Work to complete = Quote the lines exactly, starting with the line that contains "const lever_group = new THREE.Group();" and ending with the line that contains "if empty is", and leave out all other lines.

Data excerpt =
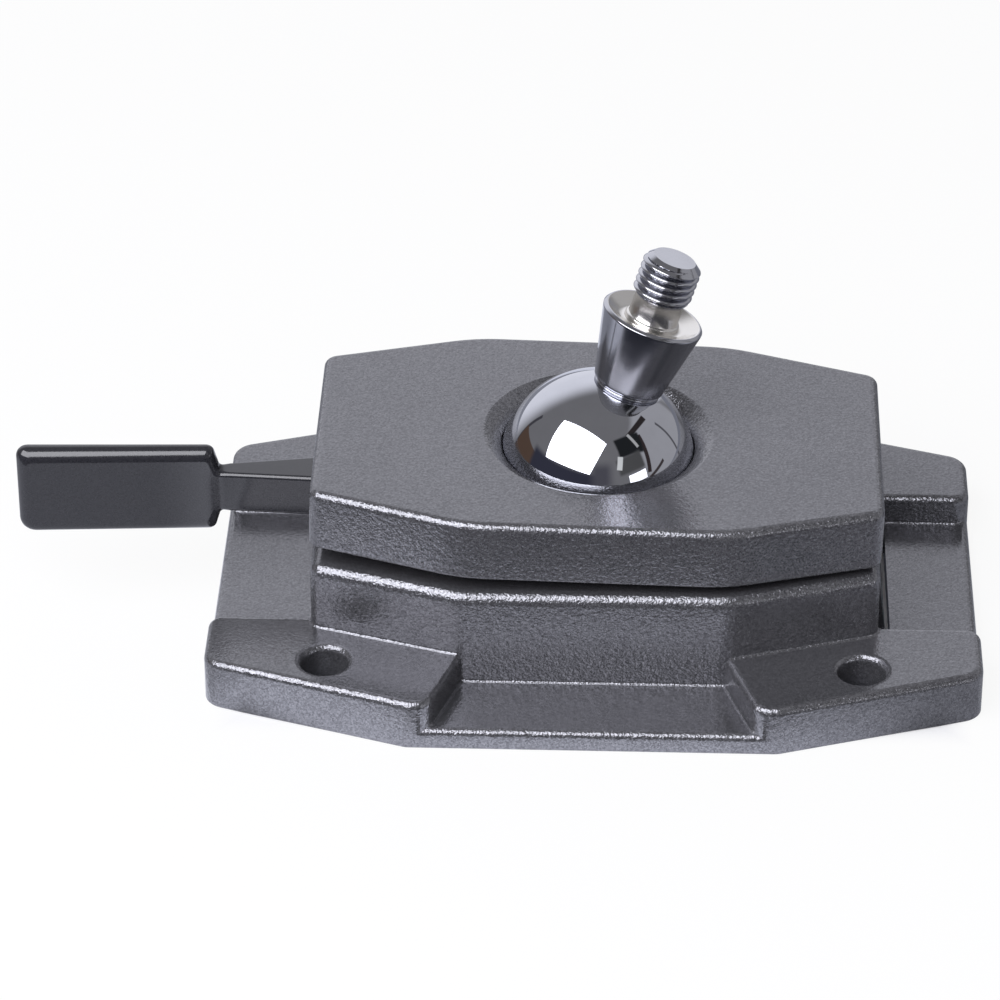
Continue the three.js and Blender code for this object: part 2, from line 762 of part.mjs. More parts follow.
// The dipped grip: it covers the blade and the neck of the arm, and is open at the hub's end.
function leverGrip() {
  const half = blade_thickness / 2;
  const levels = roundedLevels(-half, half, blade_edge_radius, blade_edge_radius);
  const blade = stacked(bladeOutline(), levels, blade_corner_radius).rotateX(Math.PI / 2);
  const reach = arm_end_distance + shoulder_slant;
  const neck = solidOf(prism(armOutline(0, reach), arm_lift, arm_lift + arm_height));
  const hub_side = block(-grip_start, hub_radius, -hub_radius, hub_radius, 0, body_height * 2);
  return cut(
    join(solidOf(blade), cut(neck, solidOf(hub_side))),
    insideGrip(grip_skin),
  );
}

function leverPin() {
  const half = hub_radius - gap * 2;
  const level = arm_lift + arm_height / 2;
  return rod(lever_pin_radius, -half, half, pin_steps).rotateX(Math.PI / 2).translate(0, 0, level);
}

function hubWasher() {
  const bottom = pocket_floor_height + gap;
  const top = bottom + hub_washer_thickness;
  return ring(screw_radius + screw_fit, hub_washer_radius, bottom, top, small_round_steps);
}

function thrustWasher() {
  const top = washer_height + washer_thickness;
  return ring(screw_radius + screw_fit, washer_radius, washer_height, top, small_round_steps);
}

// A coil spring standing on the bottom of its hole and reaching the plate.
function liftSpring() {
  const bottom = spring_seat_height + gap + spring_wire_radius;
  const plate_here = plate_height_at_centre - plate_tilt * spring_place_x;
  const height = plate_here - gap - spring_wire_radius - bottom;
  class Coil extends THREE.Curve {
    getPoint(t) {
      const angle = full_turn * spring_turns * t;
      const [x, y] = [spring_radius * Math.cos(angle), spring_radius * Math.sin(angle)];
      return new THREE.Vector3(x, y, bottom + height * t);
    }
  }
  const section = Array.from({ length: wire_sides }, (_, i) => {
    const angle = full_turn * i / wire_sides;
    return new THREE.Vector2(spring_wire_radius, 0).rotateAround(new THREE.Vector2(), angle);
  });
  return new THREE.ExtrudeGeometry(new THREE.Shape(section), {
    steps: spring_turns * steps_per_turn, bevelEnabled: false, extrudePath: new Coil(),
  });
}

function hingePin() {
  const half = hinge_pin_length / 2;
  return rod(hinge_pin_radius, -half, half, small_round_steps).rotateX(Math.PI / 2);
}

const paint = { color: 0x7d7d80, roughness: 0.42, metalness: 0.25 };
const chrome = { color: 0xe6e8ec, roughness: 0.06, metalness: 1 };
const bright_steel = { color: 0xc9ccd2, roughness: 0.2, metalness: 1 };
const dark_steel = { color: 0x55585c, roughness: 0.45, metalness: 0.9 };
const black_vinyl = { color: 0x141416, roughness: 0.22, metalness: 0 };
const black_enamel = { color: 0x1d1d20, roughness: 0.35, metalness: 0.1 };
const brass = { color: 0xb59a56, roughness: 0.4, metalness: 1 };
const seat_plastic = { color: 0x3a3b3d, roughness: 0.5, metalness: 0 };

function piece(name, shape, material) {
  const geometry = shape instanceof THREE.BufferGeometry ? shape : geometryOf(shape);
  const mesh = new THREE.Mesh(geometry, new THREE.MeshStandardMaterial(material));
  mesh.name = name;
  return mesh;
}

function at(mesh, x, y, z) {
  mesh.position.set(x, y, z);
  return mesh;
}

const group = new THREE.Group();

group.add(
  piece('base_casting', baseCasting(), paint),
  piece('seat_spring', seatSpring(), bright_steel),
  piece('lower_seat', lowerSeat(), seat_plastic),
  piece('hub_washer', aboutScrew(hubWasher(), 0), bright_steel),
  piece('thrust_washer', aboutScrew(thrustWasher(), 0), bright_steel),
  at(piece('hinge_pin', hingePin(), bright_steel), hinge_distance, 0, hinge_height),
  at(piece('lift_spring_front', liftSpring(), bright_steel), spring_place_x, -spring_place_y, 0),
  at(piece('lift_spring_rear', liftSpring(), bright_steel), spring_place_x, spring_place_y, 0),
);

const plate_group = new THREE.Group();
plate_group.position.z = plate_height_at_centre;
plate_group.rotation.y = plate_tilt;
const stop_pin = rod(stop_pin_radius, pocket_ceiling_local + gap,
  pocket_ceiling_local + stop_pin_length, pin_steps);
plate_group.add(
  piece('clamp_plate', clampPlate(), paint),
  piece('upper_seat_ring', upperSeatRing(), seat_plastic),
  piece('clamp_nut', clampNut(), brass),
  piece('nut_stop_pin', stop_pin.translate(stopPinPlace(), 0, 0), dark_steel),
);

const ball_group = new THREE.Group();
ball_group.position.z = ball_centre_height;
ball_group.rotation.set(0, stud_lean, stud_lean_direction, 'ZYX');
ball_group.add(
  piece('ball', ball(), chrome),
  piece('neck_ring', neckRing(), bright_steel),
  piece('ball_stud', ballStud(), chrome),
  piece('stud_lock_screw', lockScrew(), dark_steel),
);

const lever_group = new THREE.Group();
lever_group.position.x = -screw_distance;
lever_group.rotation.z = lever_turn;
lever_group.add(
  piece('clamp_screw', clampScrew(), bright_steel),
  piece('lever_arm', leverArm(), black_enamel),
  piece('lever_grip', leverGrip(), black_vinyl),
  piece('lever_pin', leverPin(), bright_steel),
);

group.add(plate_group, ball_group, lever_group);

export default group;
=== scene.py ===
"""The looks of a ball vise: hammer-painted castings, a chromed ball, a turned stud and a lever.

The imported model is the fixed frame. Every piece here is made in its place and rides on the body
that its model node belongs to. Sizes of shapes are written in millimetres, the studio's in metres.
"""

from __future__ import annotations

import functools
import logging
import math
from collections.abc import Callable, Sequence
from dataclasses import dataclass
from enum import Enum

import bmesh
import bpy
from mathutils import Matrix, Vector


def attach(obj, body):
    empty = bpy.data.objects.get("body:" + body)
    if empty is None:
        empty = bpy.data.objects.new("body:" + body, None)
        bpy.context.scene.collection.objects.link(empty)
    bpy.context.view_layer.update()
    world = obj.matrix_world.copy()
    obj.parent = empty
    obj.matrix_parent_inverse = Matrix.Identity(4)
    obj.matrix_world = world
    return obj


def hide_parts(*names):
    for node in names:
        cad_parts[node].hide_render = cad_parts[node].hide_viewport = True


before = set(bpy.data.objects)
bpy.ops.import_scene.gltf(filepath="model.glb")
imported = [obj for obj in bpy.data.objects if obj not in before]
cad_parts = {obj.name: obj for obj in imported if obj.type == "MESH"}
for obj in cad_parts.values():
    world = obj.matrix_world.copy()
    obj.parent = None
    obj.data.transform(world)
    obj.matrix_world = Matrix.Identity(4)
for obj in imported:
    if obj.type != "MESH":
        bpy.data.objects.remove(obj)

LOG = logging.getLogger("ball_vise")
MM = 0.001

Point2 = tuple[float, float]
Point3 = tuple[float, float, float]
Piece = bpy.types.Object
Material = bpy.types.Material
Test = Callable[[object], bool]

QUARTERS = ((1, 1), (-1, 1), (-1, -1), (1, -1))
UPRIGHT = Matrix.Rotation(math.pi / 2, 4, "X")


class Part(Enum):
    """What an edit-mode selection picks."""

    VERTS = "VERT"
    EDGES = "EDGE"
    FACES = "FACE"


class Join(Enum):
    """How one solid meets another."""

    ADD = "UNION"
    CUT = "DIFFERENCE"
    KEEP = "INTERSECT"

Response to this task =
const lever_group = new THREE.Group();
lever_group.position.x = -screw_distance;
lever_group.rotation.z = lever_turn;
lever_group.add(
  piece('clamp_screw', clampScrew(), bright_steel),
  piece('lever_arm', leverArm(), black_enamel),
  piece('lever_grip', leverGrip(), black_vinyl),
  piece('lever_pin', leverPin(), bright_steel),
);

group.add(plate_group, ball_group, lever_group);

export default group;
=== scene.py ===
"""The looks of a ball vise: hammer-painted castings, a chromed ball, a turned stud and a lever.

The imported model is the fixed frame. Every piece here is made in its place and rides on the body
that its model node belongs to. Sizes of shapes are written in millimetres, the studio's in metres.
"""

from __future__ import annotations

import functools
import logging
import math
from collections.abc import Callable, Sequence
from dataclasses import dataclass
from enum import Enum

import bmesh
import bpy
from mathutils import Matrix, Vector


def attach(obj, body):
    empty = bpy.data.objects.get("body:" + body)
    if empty is None:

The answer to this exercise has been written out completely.